Radiohead has never been a band that can be accurately judged on the first listen. Sometimes it even takes years for a Radiohead album to fully reveal itself. When Kid A was first released in 2000, it was met with plenty of scathing reviews, but by the end of the ‘00s, it was being placed at the top of several Best of the Decade lists. The King of Limbs, likewise, may seem disappointing at first, but reveals secrets with each new spin. Let’s at least take a moment to applaud a band that still creates difficult records that require serious listening.
The King of Limbs is definitely not In Rainbows, but it’s not really trying to be. Although this is the closest the band has come to returning to the sounds of Kid A and Amnesiac, it’s a far cry from those albums, as well. With Kid A, we have this sort of overarching connectivity between the tracks that seems to run throughout the course of the album. Amnesiac is more disjointed, presenting itself almost as a recollection of what has occurred in her sister album, perhaps from a third-party perspective. The King of Limbs feels more like it’s actually split into two halves: one that’s much more experimental and electronic and one that is fairly straightforward. If Kid A and Amenesiac are “twins separated at birth,” as Thom Yorke has suggested, then The King of Limbs is their cousin who comes to visit from out of town. He’s kind of odd, and no one really likes him at first, but once you get to know him, he’s actually a pretty cool guy.
The first half of the album is composed of anti-songs, rebelling against any notion of typical songwriting in favor of a showcase of technique and engineering skill. Even “Morning Mr Magpie,” an older song that was first played on an acoustic guitar by Yorke during the 2002 webcast in support of Hail to the Thief, has been reworked to challenge what a song is supposed to be. This isn’t new at all for a band that constantly attempts to re-invent standard musical practices.
Once the album starts to resemble something familiar, we’re presented with some truly gorgeous ballads. The jump is sharp, however. As “Codex” begins, we hear Yorke’s voice begin a note before being swiftly cut off and replaced with piano that sounds as if it’s been submerged in water, drifting in the undertow. In “Give Up the Ghost” an acoustic guitar wakes up to the sounds of early morning birds chatting with the earth while a church choir of Thom Yorkes pleads the mantra, “Don’t haunt me. / Don’t hurt me.”
Rather than ending the album on a note of finality as with Kid A’s funeral hymn “Motion Picture Soundtrack” and In Rainbow’s suicide note “Videotape,” Radiohead chose to leave us hanging. “Separator” swells around Phil Selway’s machine-like precision drum beat. “It’s like I’ve fallen out of bed from a long and vivid dream,” Yorke says at the beginning of the song, which is exactly how the listener feels after the album reaches its conclusion. Like a dream, we wake up from the album with no clear indication of how the story began, where it ended or what it means.

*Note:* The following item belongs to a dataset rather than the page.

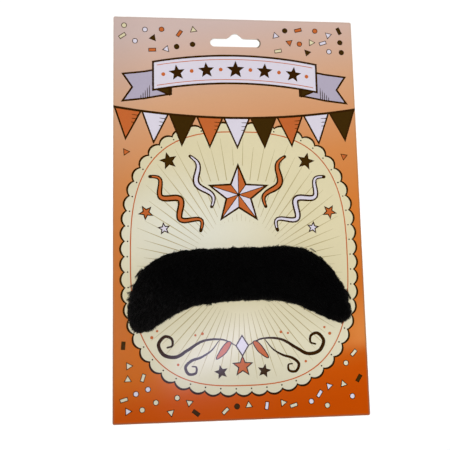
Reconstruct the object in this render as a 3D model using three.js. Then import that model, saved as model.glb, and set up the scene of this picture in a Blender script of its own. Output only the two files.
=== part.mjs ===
// Fake moustache on its display card, in millimetres, +Z up.
// The card lies on its back with the origin at the middle of its underside: X runs across it, Y up it towards the hang slot.
// The moustache is a strip of plush: a knitted base cloth, the dense pile that stands on it and laps over its edge, and the
// strip of double-sided tape that holds it to the card until it is peeled off and worn.
import * as THREE from "three";

// ---- Driving dimensions ----
const CARD_WIDTH = 155;
const CARD_LENGTH = 252;
const CARD_THICKNESS = 0.5;
const CARD_CORNER_RADIUS = 1.2;

const SLOT_WIDTH = 32; // the usual punched hang slot for a peg hook
const SLOT_HEIGHT = 5.3;
const SLOT_FLOOR_Y = 107.4; // the slot's lower edge
const SLOT_BUMP_HALF = 6.4; // half the width of the raised middle, at its foot
const SLOT_BUMP_RISE = 3.4;

const GAP = 0.05; // between pieces that lie on each other
const TAPE_THICKNESS = 0.5;
const TAPE_LENGTH = 92;
const TAPE_WIDTH = 15;
const TAPE_CORNER_RADIUS = 2;
const TAPE_CENTRE_Y = -40.5;

const CLOTH_THICKNESS = 1.0;
const CLOTH_INSET = 2.0; // the cloth's edge lies this far inside the pile's outline

const PILE_RIM_GAP = 0.35; // between the cloth's edge and the pile that laps over it
const OUTLINE_STEPS = 108;

// Heights, from the card's underside up
const TAPE_Z = CARD_THICKNESS + GAP;
const CLOTH_Z = TAPE_Z + TAPE_THICKNESS + GAP;
const PILE_Z = CLOTH_Z + CLOTH_THICKNESS + GAP;

// ---- The moustache's outline, a row for each section across it ----
// x is where the section is, and top and bottom are the edge's places on the card there.
const SECTIONS = [
  { x: -66.3, top: -51.4, bottom: -69.8 },
  { x: -62.4, top: -40.7, bottom: -72.5 },
  { x: -56.0, top: -32.6, bottom: -71.3 },
  { x: -48.0, top: -27.5, bottom: -66.9 },
  { x: -38.0, top: -24.6, bottom: -61.1 },
  { x: -26.0, top: -23.5, bottom: -56.9 },
  { x: -12.0, top: -23.3, bottom: -55.3 },
  { x: 2.0, top: -22.9, bottom: -54.5 },
  { x: 16.0, top: -22.5, bottom: -54.7 },
  { x: 28.0, top: -22.1, bottom: -56.1 },
  { x: 38.0, top: -23.7, bottom: -59.7 },
  { x: 47.0, top: -27.6, bottom: -63.8 },
  { x: 55.0, top: -34.7, bottom: -67.2 },
  { x: 61.6, top: -44.4, bottom: -69.6 },
  { x: 65.6, top: -51.8, bottom: -67.5 },
];
const TIPS = { left: { x: -68.6, y: -61.4 }, right: { x: 67.6, y: -60.8 } };
// The sections lean in to a line along the middle, which ends this far inside each tip.
const SPINE_END_INSET = 13;

// ---- The pile's profile, from the cloth's edge round the outside to the crown ----
// inset is how far inside the outline the ring lies, and z its height over the card's underside.
const PILE_PROFILE = [
  { inset: CLOTH_INSET - PILE_RIM_GAP, z: PILE_Z },
  { inset: CLOTH_INSET - PILE_RIM_GAP, z: 1.35 },
  { inset: 1.0, z: 0.95 },
  { inset: 0.35, z: 1.4 },
  { inset: 0.0, z: 2.5 },
  { inset: 0.3, z: 4.0 },
  { inset: 1.2, z: 5.4 },
  { inset: 3.0, z: 6.6 },
  { inset: 6.0, z: 7.4 },
  { inset: 10.5, z: 7.9 },
];
const CROWN_Z = 8.1;

// The closed outline, anticlockwise seen from above, as evenly spaced points.
function outline() {
  const lower = SECTIONS.map((s) => new THREE.Vector3(s.x, s.bottom, 0));
  const upper = SECTIONS.map((s) => new THREE.Vector3(s.x, s.top, 0)).reverse();
  const left = new THREE.Vector3(TIPS.left.x, TIPS.left.y, 0);
  const right = new THREE.Vector3(TIPS.right.x, TIPS.right.y, 0);
  const curve = new THREE.CatmullRomCurve3(
    [...lower, right, ...upper, left],
    true,
    "centripetal",
  );
  curve.arcLengthDivisions = 1200;
  return curve
    .getSpacedPoints(OUTLINE_STEPS)
    .slice(0, OUTLINE_STEPS)
    .map((p) => new THREE.Vector2(p.x, p.y));
}

// The middle line's height at x, straight between the sections' own middles.
function spineY(x) {
  const rows = SECTIONS.map((s) => ({ x: s.x, y: (s.top + s.bottom) / 2 }));
  const k = Math.max(
    1,
    Math.min(rows.length - 1, rows.findIndex((r) => r.x >= x)),
  );
  const a = rows[k - 1],
    b = rows[k];
  return a.y + ((b.y - a.y) * (x - a.x)) / (b.x - a.x);
}

// The outline moved inwards by inset. Each point heads for the middle line, and never gets past it.
function insetRing(points, inset) {
  const n = points.length;
  const from = TIPS.left.x + SPINE_END_INSET,
    to = TIPS.right.x - SPINE_END_INSET;
  return points.map((p, i) => {
    const tangent = points[(i + 1) % n]
      .clone()
      .sub(points[(i + n - 1) % n])
      .normalize();
    const inward = new THREE.Vector2(-tangent.y, tangent.x);
    const x = THREE.MathUtils.clamp(p.x + inward.x * 14, from, to);
    const middle = new THREE.Vector2(x, spineY(x));
    const way = middle.clone().sub(p);
    const reach = way.length();
    way.normalize();
    // Near the edge the move is square to the edge; further in it turns towards the middle line.
    const turn = Math.min(1, inset / 6);
    const heading = inward.lerp(way, turn).normalize();
    return p.clone().addScaledVector(heading, Math.min(inset, reach * 0.8));
  });
}

// A closed solid from a stack of rings of equal length, capped at both ends.
function stackedRings(rings) {
  const n = rings[0].points.length;
  const position = [];
  const index = [];
  for (const { points, z } of rings)
    for (const p of points) position.push(p.x, p.y, z);
  for (let k = 0; k + 1 < rings.length; k++)
    for (let i = 0; i < n; i++) {
      const a = k * n + i,
        b = k * n + ((i + 1) % n);
      index.push(a, b, b + n, a, b + n, a + n);
    }
  const cap = (k, up) => {
    const faces = THREE.ShapeUtils.triangulateShape(rings[k].points, []);
    for (const [a, b, c] of faces)
      index.push(...(up ? [a, b, c] : [a, c, b]).map((v) => v + k * n));
  };
  cap(0, false);
  cap(rings.length - 1, true);
  const geometry = new THREE.BufferGeometry();
  geometry.setAttribute(
    "position",
    new THREE.Float32BufferAttribute(position, 3),
  );
  geometry.setIndex(index);
  geometry.computeVertexNormals();
  return geometry;
}

function roundedRectangle(target, width, height, radius) {
  const x = width / 2,
    y = height / 2;
  target.moveTo(-x + radius, -y);
  target.lineTo(x - radius, -y);
  target.absarc(x - radius, -y + radius, radius, -Math.PI / 2, 0, false);
  target.lineTo(x, y - radius);
  target.absarc(x - radius, y - radius, radius, 0, Math.PI / 2, false);
  target.lineTo(-x + radius, y);
  target.absarc(-x + radius, y - radius, radius, Math.PI / 2, Math.PI, false);
  target.lineTo(-x, -y + radius);
  target.absarc(-x + radius, -y + radius, radius, Math.PI, Math.PI * 1.5, false);
  return target;
}

// The hang slot: a long slot with round ends, and a raised middle that centres the card on its peg.
function hangSlot() {
  const r = SLOT_HEIGHT / 2,
    x = SLOT_WIDTH / 2 - r,
    low = SLOT_FLOOR_Y,
    high = low + SLOT_HEIGHT,
    peak = high + SLOT_BUMP_RISE,
    foot = SLOT_BUMP_HALF;
  const slot = new THREE.Path();
  slot.moveTo(-x, low);
  slot.lineTo(x, low);
  slot.absarc(x, low + r, r, -Math.PI / 2, Math.PI / 2, false);
  slot.lineTo(foot, high);
  slot.bezierCurveTo(foot * 0.55, high, foot * 0.45, peak, 0, peak);
  slot.bezierCurveTo(-foot * 0.45, peak, -foot * 0.55, high, -foot, high);
  slot.lineTo(-x, high);
  slot.absarc(-x, low + r, r, Math.PI / 2, Math.PI * 1.5, false);
  return slot;
}

const cardBoard = new THREE.MeshStandardMaterial({
  color: 0xd98a52,
  roughness: 0.35,
  metalness: 0,
});
const tapeFoam = new THREE.MeshStandardMaterial({
  color: 0xe9e4d6,
  roughness: 0.6,
  metalness: 0,
});
const blackCloth = new THREE.MeshStandardMaterial({
  color: 0x101010,
  roughness: 0.95,
  metalness: 0,
});
const blackPile = new THREE.MeshStandardMaterial({
  color: 0x060606,
  roughness: 1,
  metalness: 0,
});

// The card
const cardShape = roundedRectangle(
  new THREE.Shape(),
  CARD_WIDTH,
  CARD_LENGTH,
  CARD_CORNER_RADIUS,
);
cardShape.holes.push(hangSlot());
const card = new THREE.Mesh(
  new THREE.ExtrudeGeometry(cardShape, {
    depth: CARD_THICKNESS,
    bevelEnabled: false,
    curveSegments: 8,
  }),
  cardBoard,
);
card.name = "display_card";

// The tape
const tape = new THREE.Mesh(
  new THREE.ExtrudeGeometry(
    roundedRectangle(
      new THREE.Shape(),
      TAPE_LENGTH,
      TAPE_WIDTH,
      TAPE_CORNER_RADIUS,
    ),
    { depth: TAPE_THICKNESS, bevelEnabled: false, curveSegments: 4 },
  ),
  tapeFoam,
);
tape.name = "adhesive_tape";
tape.position.set(0, TAPE_CENTRE_Y, TAPE_Z);

// The moustache
const edge = outline();
const clothRing = insetRing(edge, CLOTH_INSET);
const cloth = new THREE.Mesh(
  stackedRings([
    { points: clothRing, z: 0 },
    { points: clothRing, z: CLOTH_THICKNESS },
  ]),
  blackCloth,
);
cloth.name = "base_cloth";
cloth.position.z = CLOTH_Z;

const crownRing = insetRing(edge, PILE_PROFILE[PILE_PROFILE.length - 1].inset + 2.5);
const pile = new THREE.Mesh(
  stackedRings([
    ...PILE_PROFILE.map(({ inset, z }) => ({ points: insetRing(edge, inset), z })),
    { points: crownRing, z: CROWN_Z },
  ]),
  blackPile,
);
pile.name = "plush_pile";

const moustache = new THREE.Group();
moustache.add(tape, cloth, pile);

const object = new THREE.Group();
object.add(card, moustache);
export default object;
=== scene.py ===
"""The looks of a plush fake moustache on its display card. Lengths in the tables are millimetres, and meshes are in metres."""

import math

import bpy
import numpy as np
from mathutils import Matrix, Vector
from mathutils.geometry import delaunay_2d_cdt
from mathutils.kdtree import KDTree


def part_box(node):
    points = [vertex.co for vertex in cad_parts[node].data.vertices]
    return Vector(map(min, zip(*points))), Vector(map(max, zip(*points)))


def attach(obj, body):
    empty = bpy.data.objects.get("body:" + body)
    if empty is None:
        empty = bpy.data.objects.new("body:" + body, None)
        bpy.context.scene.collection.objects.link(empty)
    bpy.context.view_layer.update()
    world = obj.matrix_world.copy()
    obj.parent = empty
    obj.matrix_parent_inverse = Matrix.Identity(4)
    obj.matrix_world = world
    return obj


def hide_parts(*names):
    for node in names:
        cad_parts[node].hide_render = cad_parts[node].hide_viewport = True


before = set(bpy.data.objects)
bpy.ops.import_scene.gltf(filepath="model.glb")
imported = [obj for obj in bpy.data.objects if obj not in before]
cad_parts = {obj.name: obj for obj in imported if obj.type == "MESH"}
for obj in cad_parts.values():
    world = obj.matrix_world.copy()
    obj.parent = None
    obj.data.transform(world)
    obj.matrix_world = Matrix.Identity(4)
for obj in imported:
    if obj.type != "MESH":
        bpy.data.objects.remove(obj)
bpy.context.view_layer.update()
MM = 0.001

card_low, card_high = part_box("display_card")
cloth_low, cloth_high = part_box("base_cloth")
pile_low, pile_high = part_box("plush_pile")
CARD_TOP = card_high.z / MM
CLOTH_FOOT, CLOTH_TOP = cloth_low.z / MM, cloth_high.z / MM
PILE_FOOT, PILE_TOP = pile_low.z / MM, pile_high.z / MM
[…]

The King of Limbs might not be Radiohead’s best or most revolutionary album, but it’s still adventurous and fresh. This is definitely not an album for people who want to hear “Fake Plastic Trees,” but then again, what Radiohead album since The Bends has been? The King of Limbs demands some deep immersion for comprehension, just as a traveler from a foreign land must lose himself in the culture to understand where they are.